06/08/24

Marvin





O filme Marvin chegou-me às mãos em formato dvd. Produzido por Anne Fontaine, tem um pequeno leque de atores que tornam este filme brilhante, por atingir os píncaros da sentimentalidade. Desenrola-se na duplicidade de contar uma história de infância com a do palco de teatro na fase de adolescência e a transição para adulto. Não é uma simples história, é o retrato de uma realidade que atormenta milhares de Marvin pelo mundo fora. Diria que ali no desenrolar da ação um pouco de mim por ali vagueava naquelas palavras ditas, parece que de repente as recordações de outros tempos acordaram da hibernação. Marvin é um jovem que nasceu numa aldeia rural num agregado familiar pobre em França, onde a educação era escassa, a violência verbal era a ementa diária. A bebida, a má alimentação, a falta de trabalho organizado, ainda assim Marvin um jovem isolado conseguiu percorrer o seu caminho entre assédios explícitos sexuais tão comuns em idade escolar. 
O bullying permanente tão característico desta sociedade sem um futuro organizado, não fez vacilar o seu percurso, ainda que os professores confiassem e acreditassem nas suas capacidades intelectuais. Fica-se apaixonado e ao mesmo tempo odeia-se este filme pelas recordações num passado longínquo, mas cujas consequências prevalecem ainda em muitos aspetos da minha vida atual.
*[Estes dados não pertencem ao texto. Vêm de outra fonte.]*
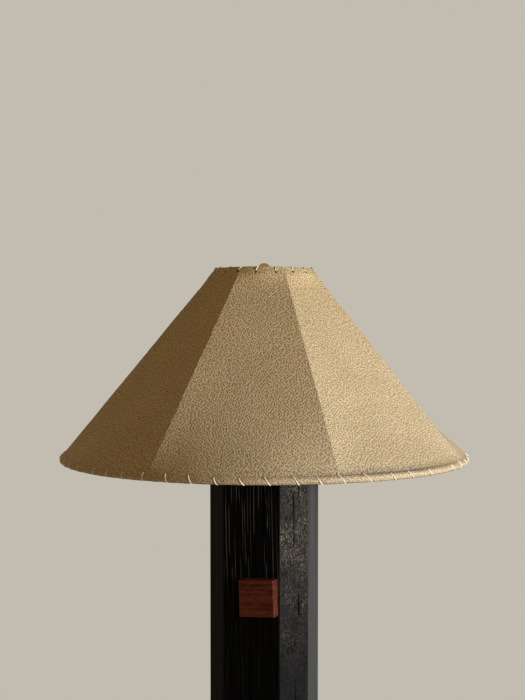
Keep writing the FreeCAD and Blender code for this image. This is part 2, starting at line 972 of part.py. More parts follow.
def rib_point(level):
    """The first rib's centre at one level."""
    start = polar(bottom_ring_diameter / 2, rib_bottom_turn, bottom_ring_level)
    end = polar(top_ring_diameter / 2, rib_top_turn, top_ring_level)
    return start + (end - start) * ((level - bottom_ring_level) / ring_spacing)


def rib_azimuth(level):
    """The first rib's azimuth at one level, in degrees."""
    point = rib_point(level)
    return math.degrees(math.atan2(point.x, -point.y))


def bottom_ring():
    """The wire in the shade's hem."""
    return Part.makeTorus(bottom_ring_diameter / 2, bottom_wire_diameter / 2, V(0, 0, bottom_ring_level))


def top_ring():
    """The wire at the shade's top."""
    return Part.makeTorus(top_ring_diameter / 2, top_wire_diameter / 2, V(0, 0, top_ring_level))


def rib_bar(grown=0.0):
    """The first rib before it is fitted to the rings; grown is the room round it."""
    start = rib_point(bottom_ring_level)
    end = rib_point(top_ring_level)
    return rod_between(rib_diameter + 2 * grown, start, end)


def shade_ribs():
    """The ribs, fitted between the two rings."""
    first = rib_bar().cut([bottom_ring(), top_ring()])
    return around(first, panel_count)


def spider_hub():
    """The washer that sits on the harp's stud."""
    bore = harp_stud_diameter + 2 * running_gap
    return tube(hub_diameter, bore, hub_thickness, hub_bottom)


def spider_arms():
    """The wires from the hub to the top ring."""
    middle = hub_bottom + hub_thickness / 2
    start = polar(hub_diameter / 2 - spider_arm_diameter / 2, 0, middle)
    end = polar(top_ring_diameter / 2, 0, top_ring_level)
    arm = rod_between(spider_arm_diameter, start, end).cut([spider_hub(), top_ring()])
    return around(arm, spider_arm_count, spider_turn)


# Skin

def stitch(radius, level, slant, reach, start, sweep, grown=0.0):
    """A stitch round a ring, at the front: a bent round thread in a plane that leans by slant degrees."""
    centre = polar(radius, 0, level)
    outward = polar(1, 0, 0)
    along = UP.cross(outward)
    lean = math.radians(slant)
    upward = UP * math.cos(lean) + along * math.sin(lean)
    turn = math.radians(start)
    first = centre + outward * (reach * math.cos(turn)) + upward * (reach * math.sin(turn))
    heading = upward * math.cos(turn) - outward * math.sin(turn)
    section = Part.Face(Part.Wire(Part.makeCircle(thread_diameter / 2 + grown, first, heading)))
    return section.revolve(centre, outward.cross(upward), sweep)


def bottom_stitches():
    """The stitches over the bead, round the hem."""
    reach = bead_diameter / 2 + bottom_stitch_reach
    first = stitch(
        bottom_ring_diameter / 2,
        bottom_ring_level,
        bottom_stitch_slant,
        reach,
        bottom_stitch_start,
        bottom_stitch_sweep,
    )
    return around(first, bottom_stitch_count, bottom_stitch_turn)


def bottom_holes():
    """The holes that the bottom stitches pass through, along the threads' own curve."""
    reach = bead_diameter / 2 + bottom_stitch_reach
    first = stitch(
        bottom_ring_diameter / 2,
        bottom_ring_level,
        bottom_stitch_slant,
        reach,
        bottom_hole_start,
        bottom_hole_sweep,
        thread_hole_gap,
    )
    return around(first, bottom_stitch_count, bottom_stitch_turn)


def top_stitches():
    """The stitches over the skin's top edge."""
    reach = top_offset() + top_stitch_reach
    first = stitch(
        top_ring_diameter / 2,
        top_ring_level,
        top_stitch_slant,
        reach,
        top_stitch_start,
        top_stitch_sweep,
    )
    return around(first, top_stitch_count, top_stitch_turn)


def top_holes():
    """The holes that the top stitches pass through."""
    reach = top_offset() + top_stitch_reach
    first = stitch(
        top_ring_diameter / 2,
        top_ring_level,
        top_stitch_slant,
        reach,
        top_hole_start,
        top_hole_sweep,
        thread_hole_gap,
    )
    return around(first, top_stitch_count, top_stitch_turn)


def skin_hem():
    """The skin rolled round the bottom ring: a bead with a short tongue that the panels join."""
    lean = slope()
    bead = bead_diameter / 2
    centre = V(bottom_ring_diameter / 2, 0, bottom_ring_level)
    square = V(math.cos(lean), 0, math.sin(lean))
    along = V(-math.sin(lean), 0, math.cos(lean))
    touch = centre + square * bead
    radius, level = tongue_top()
    outer = V(radius, 0, level)
    inner = V(radius - skin_run(), 0, level)
    inner_offset = bead - skin_thickness
    inner_foot = centre + square * inner_offset + along * math.sqrt(bead**2 - inner_offset**2)
    far_side = centre - square * bead
    edges = [
        Part.LineSegment(touch, outer).toShape(),
        Part.LineSegment(outer, inner).toShape(),
        Part.LineSegment(inner, inner_foot).toShape(),
        Part.Arc(inner_foot, far_side, touch).toShape(),
    ]
    solid = Part.Face(Part.Wire(edges)).revolve(ORIGIN, UP, FULL_TURN)
    bore = Part.makeTorus(centre.x, bottom_wire_diameter / 2 + thread_gap, V(0, 0, centre.z))
    notches = around(rib_bar(thread_gap), panel_count)
    return solid.cut([bore] + notches + bottom_holes())


def panel_section(height_share, roundness):
    """A closed level outline of the first panel: flat between its ribs, or bowed to a circle."""
    low_radius, low_level = tongue_top()
    high_radius, high_level = skin_edge()
    radius = low_radius + (high_radius - low_radius) * height_share
    level = low_level + (high_level - low_level) * height_share
    left = rib_azimuth(level)
    right = left + panel_angle
    middle = left + panel_angle / 2
    flatness = math.cos(math.radians(panel_angle / 2))
    bow = flatness + roundness * (1 - flatness)
    width = skin_run()
    corner_width = width * (roundness + (1 - roundness) / flatness)
    outer = [polar(radius, left, level), polar(radius * bow, middle, level), polar(radius, right, level)]
    inner_radius = radius - corner_width
    inner = [
        polar(inner_radius, right, level),
        polar(radius * bow - width, middle, level),
        polar(inner_radius, left, level),
    ]
    edges = [
        Part.Arc(outer[0], outer[1], outer[2]).toShape(),
        Part.LineSegment(outer[2], inner[0]).toShape(),
        Part.Arc(inner[0], inner[1], inner[2]).toShape(),
        Part.LineSegment(inner[2], outer[0]).toShape(),
    ]
    return Part.Wire(edges)


def skin_panels():
    """The panels of skin, one between each pair of ribs, pierced for the top stitches."""
    shares = zip(panel_height_shares, panel_roundness_shares)
    sections = [panel_section(height, roundness) for height, roundness in shares]
    first = Part.makeLoft(sections, True, False)
    holes = top_holes()
    pierced = []
    for panel in around(first, panel_count):
        near = [hole for hole in holes if hole.BoundBox.intersect(panel.BoundBox)]
        pierced.append(panel.cut(near))
    return pierced


# Finial

def finial():
    """The low brass knob that holds the shade down."""
    bore = harp_stud_diameter / 2 + running_gap
    depth = harp_stud_stand + slip_gap
    belly = finial_diameter / 2
    foot = finial_foot_diameter / 2
    neck = finial_neck_diameter / 2
    rise = finial_height - finial_belly_high
    dome_radius = (belly**2 + rise**2) / (2 * rise)
    dome_centre = finial_height - dome_radius
    half_sweep = math.asin(belly / dome_radius) / 2
    corners = [
        V(0, 0, depth),
        V(bore, 0, depth),
        V(bore, 0, 0),
        V(foot, 0, 0),
        V(foot, 0, finial_foot_height),
        V(neck, 0, finial_neck_height),
        V(belly, 0, finial_belly_low),
        V(belly, 0, finial_belly_high),
    ]
    crown = V(0, 0, finial_height)
    edges = []
    for start, end in zip(corners, corners[1:]):
        edges.append(Part.LineSegment(start, end).toShape())
    shoulder = V(dome_radius * math.sin(half_sweep), 0, dome_centre + dome_radius * math.cos(half_sweep))
    edges.append(Part.Arc(corners[-1], shoulder, crown).toShape())
    edges.append(Part.LineSegment(crown, corners[0]).toShape())
    solid = Part.Face(Part.Wire(edges)).revolve(ORIGIN, UP, FULL_TURN)
    solid.translate(V(0, 0, finial_bottom))
    return solid


def save(name, shape):
    """Write one piece as a STEP file."""
    shape.exportStep(os.path.join("parts", name + ".step"))


def save_all(name, shapes):
    """Write alike pieces as numbered STEP files."""
    for index, shape in enumerate(shapes):
        save(name + "_" + str(index + 1), shape)


os.makedirs("parts", exist_ok=True)

save("base_plinth", base_plinth())
save("base_glides", base_glides())
save("base_cover", base_cover())
save("base_cover_screws", base_cover_screws())
save("lead_bushing", lead_bushing())
save("column", column())
save("column_dowels", column_dowels())
save("accent_block", accent_block())
save("lamp_rod", lamp_rod())
save("rod_bottom_washer", rod_bottom_washer())
save("rod_bottom_nut", rod_bottom_nut())
save("column_cap", column_cap())
save("rod_top_nut", rod_top_nut())
save("neck_tube", neck_tube())
save("harp_saddle", harp_saddle())
save("harp_wire", harp_wire())
save("harp_stud", harp_stud())
save("harp_sleeve_left", harp_sleeve(-1))
save("harp_sleeve_right", harp_sleeve(1))
save("socket_cap", socket_cap())
save("socket_shell", socket_shell())
save("socket_liner", socket_liner())
save("socket_interior", socket_interior())
save("terminal_screws", terminal_screws())
save("screw_shell", screw_shell())
save("centre_contact", centre_contact())
save("switch_stem", switch_stem())
save("switch_knob", switch_knob())
save("bulb_base", bulb_base())
save("bulb_insulator", bulb_insulator())
save("bulb_contact", bulb_contact())
save("bulb_glass", bulb_glass())
save("bulb_stem", bulb_stem())
save("bulb_filament", bulb_filament())
save("shade_bottom_ring", bottom_ring())
save("shade_top_ring", top_ring())
save_all("shade_rib", shade_ribs())
save("spider_hub", spider_hub())
save_all("spider_arm", spider_arms())
save("skin_hem", skin_hem())
save_all("skin_panel", skin_panels())
save("bottom_lacing", group(bottom_stitches()))
save("top_lacing", group(top_stitches()))
save("finial", finial())
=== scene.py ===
"""Looks of a floor lamp: an ebonised oak column with a red block, under a laced hide shade on a harp."""

import logging
import math
from dataclasses import dataclass, field, replace
from enum import Enum, IntEnum
from typing import Any, Callable

import bmesh
import bpy
import numpy as np
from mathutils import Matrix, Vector


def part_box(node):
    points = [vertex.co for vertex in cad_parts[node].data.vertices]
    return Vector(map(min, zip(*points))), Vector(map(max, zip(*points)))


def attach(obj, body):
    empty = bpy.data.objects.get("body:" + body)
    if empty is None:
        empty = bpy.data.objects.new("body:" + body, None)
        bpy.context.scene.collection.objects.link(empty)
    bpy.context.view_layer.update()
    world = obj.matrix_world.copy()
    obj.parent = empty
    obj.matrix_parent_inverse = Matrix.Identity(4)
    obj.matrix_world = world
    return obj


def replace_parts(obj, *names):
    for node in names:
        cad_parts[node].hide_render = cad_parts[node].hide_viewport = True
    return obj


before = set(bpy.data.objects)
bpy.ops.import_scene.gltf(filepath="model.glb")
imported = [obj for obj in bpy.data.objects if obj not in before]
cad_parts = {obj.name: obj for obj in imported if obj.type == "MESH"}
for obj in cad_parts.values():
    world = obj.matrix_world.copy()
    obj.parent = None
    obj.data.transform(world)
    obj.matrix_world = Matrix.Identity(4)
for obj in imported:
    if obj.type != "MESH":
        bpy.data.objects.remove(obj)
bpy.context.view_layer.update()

Array = np.ndarray
Socket = bpy.types.NodeSocket
Tree = bpy.types.NodeTree

LOG = logging.getLogger("floor_lamp")
MM = 0.001
NOISE_CELLS = 48
SHARP_EDGE = math.radians(48)


class Field(IntEnum):
    """Which random field makes each unevenness, so that no two of them run alike."""

    BROAD_SWELL = 11
    FINE_SWELL = 12
    CREASE = 13
    GATHERS = 14
    TIGHTNESS = 15
    LUMPS = 21
    FINE_LUMPS = 22
    CUT_EDGE = 31
    FINE_GROOVES = 41
    BROAD_GROOVES = 42
    PEBBLES = 43
    KNOBS = 44
    RIDGE_SWAY = 45
    RIDGE_BREAKS = 46


def linear(colour: str) -> tuple[float, float, float, float]:
    """Turn an sRGB hex colour to linear light.

    Args:
        colour: The colour, as #RRGGBB.

    Returns:
        Red, green, blue and a full alpha.
    """
    channels = [int(colour[start:start + 2], 16) / 255 for start in (1, 3, 5)]
    lit = [c / 12.92 if c <= 0.04045 else ((c + 0.055) / 1.055) ** 2.4 for c in channels]
    return (lit[0], lit[1], lit[2], 1.0)


def add_node(
    tree: Tree, kind: str, inputs: dict[Any, Any] | None = None, pick: int | str = 0, **settings: Any
) -> Socket | None:
    """Add one shader node with its settings and links.

    In a MapRange, input 0 is mapped from 1 and 2 to 3 and 4. In a Mix, 0 is the share of 7 over 6.

    Args:
        tree: The material's or the world's nodes.
        kind: The node's type, without its ShaderNode prefix.
        inputs: Values or output sockets, by the input's name or number.
        pick: The output to give back, by its name or number.
        settings: Properties of the node itself.

    Returns:
        The output, or None where the node has none.
    """
    node = tree.nodes.new("ShaderNode" + kind)
    for name, value in settings.items():
        setattr(node, name, value)
    for key, value in (inputs or {}).items():
        if isinstance(value, bpy.types.NodeSocket):
            tree.links.new(value, node.inputs[key])
        else:
            node.inputs[key].default_value = value
    return node.outputs[pick] if node.outputs else None


def soft_noise(points: Array, seed: int) -> Array:
    """Give a smooth random field in space, the same at each run.

    Args:
        points: Places, with three numbers in the last axis. One unit is one lump of the field.
        seed: Which field.

    Returns:
        One number per place, from -1 to 1.
    """
    cells = np.floor(points).astype(np.int64)
    share = points - cells
    share = share * share * (3 - 2 * share)
    table = np.random.default_rng(seed).uniform(-1, 1, (NOISE_CELLS,) * 3)
    total = np.zeros(points.shape[:-1])
    for corner in np.ndindex(2, 2, 2):
        weight = np.prod(np.where(np.array(corner) == 1, share, 1 - share), axis=-1)
        index = (cells + corner) % NOISE_CELLS
        total += weight * table[index[..., 0], index[..., 1], index[..., 2]]
    return total


def layered_noise(points: Array, layers: tuple[tuple[float, float, int], ...]) -> Array:
    """Add up soft fields.

    Args:
        points: Places, in metres.
        layers: Each field's height, its spacing in millimetres, and which field it is.

    Returns:
        One number per place.
    """
    return sum(height * soft_noise(points / (spacing * MM), seed) for height, spacing, seed in layers)


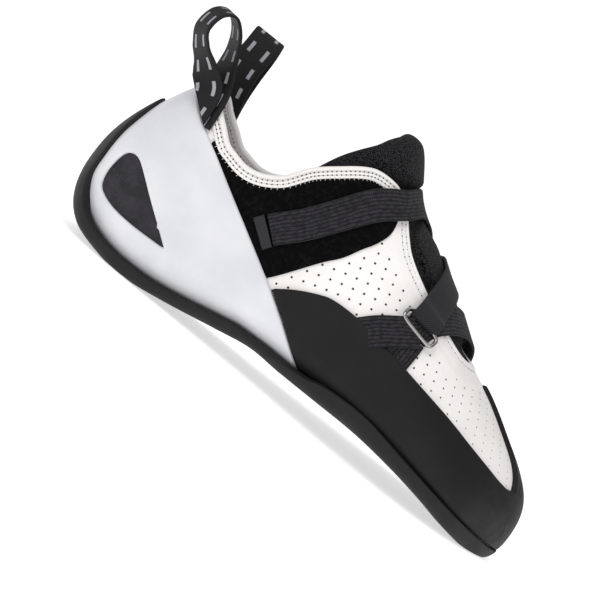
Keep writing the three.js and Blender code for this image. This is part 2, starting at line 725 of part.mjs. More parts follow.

Para mim diria que foi um murro no estomago, caracteriza bem  numa sociedade que não respeita nem se respeita a si própria. 
Uma sociedade assim não tem grande futuro, deambula nas conveniências, na moda inventada para entreter e consumir o efémero. A condição de homossexual, de excluído, de negro e afins, constitui uma forma de exilio compulsivo, onde não se respira liberdade, mas alimenta-se o ódio interior que acaba no caminho da droga, do álcool, do suicídio. 
Marvin é o reflexo de que a vida é constituída por vários equinócios temporais, onde reside o sufoco e quase não existe a chamada normalidade constituída pelo respeito e pela ética. Reinventa-se constantemente a vida, o dia de amanhã longínquo, quando a noite é passada entre o álcool, o sexo fortuito em troca de mais uns trocos que pobre não tem direito. 
Este é o mundo dos ricos, dos afortunados que exploram a seu belo prazer os corpos que lhes passam pelas mãos, tem todo o tempo do mundo. Não tem pressa, sabem que é fácil. É deprimente tudo isso, e também o é no filme, muito bem representado pelo ator principal e protagonista da história. 
Não é uma história de ficção, e se o fosse não conseguiria ser tão real. É preciso ser vivida para ser representada num palco de teatro perante um público que fica em silêncio a aguentar as lágrimas. Não é um filme para “paneleiros” mas para seres humanos que ainda conseguem pensar e colocar-se no lugar do outro. 
No filme paneleiro é uma coisa de degenerados, uma doença mental, conversa do pai para Marvin. É estonteante ouvir no presente tudo isso numa Europa que se diz civilizada, mas que continua a acumular e enjaular cada vez mais vítimas nos seus armários com os radicalismos instituídos  oficialmente no terreno com a conivência de todos nós. 
O retrato desenvolvido no filme é a um anónimo na vida, de um ser errante à procura de um afeto mas que só encontra refúgios escondidos onde reside a solidão.  Racismo, xenofobia e homofobia são os ingredientes principais em Marvin, o suficiente para provocar uma ingestão prolongada. Marvin é inspirado na obra autobiográfica "Acabar com Eddy Bellegueule", escrita por Édouard Louis aos 19 anos. No elenco, destaca-se o papel brilhante de Finnegan Oldfield, Gregory Gadebois e Isabelle Huppert.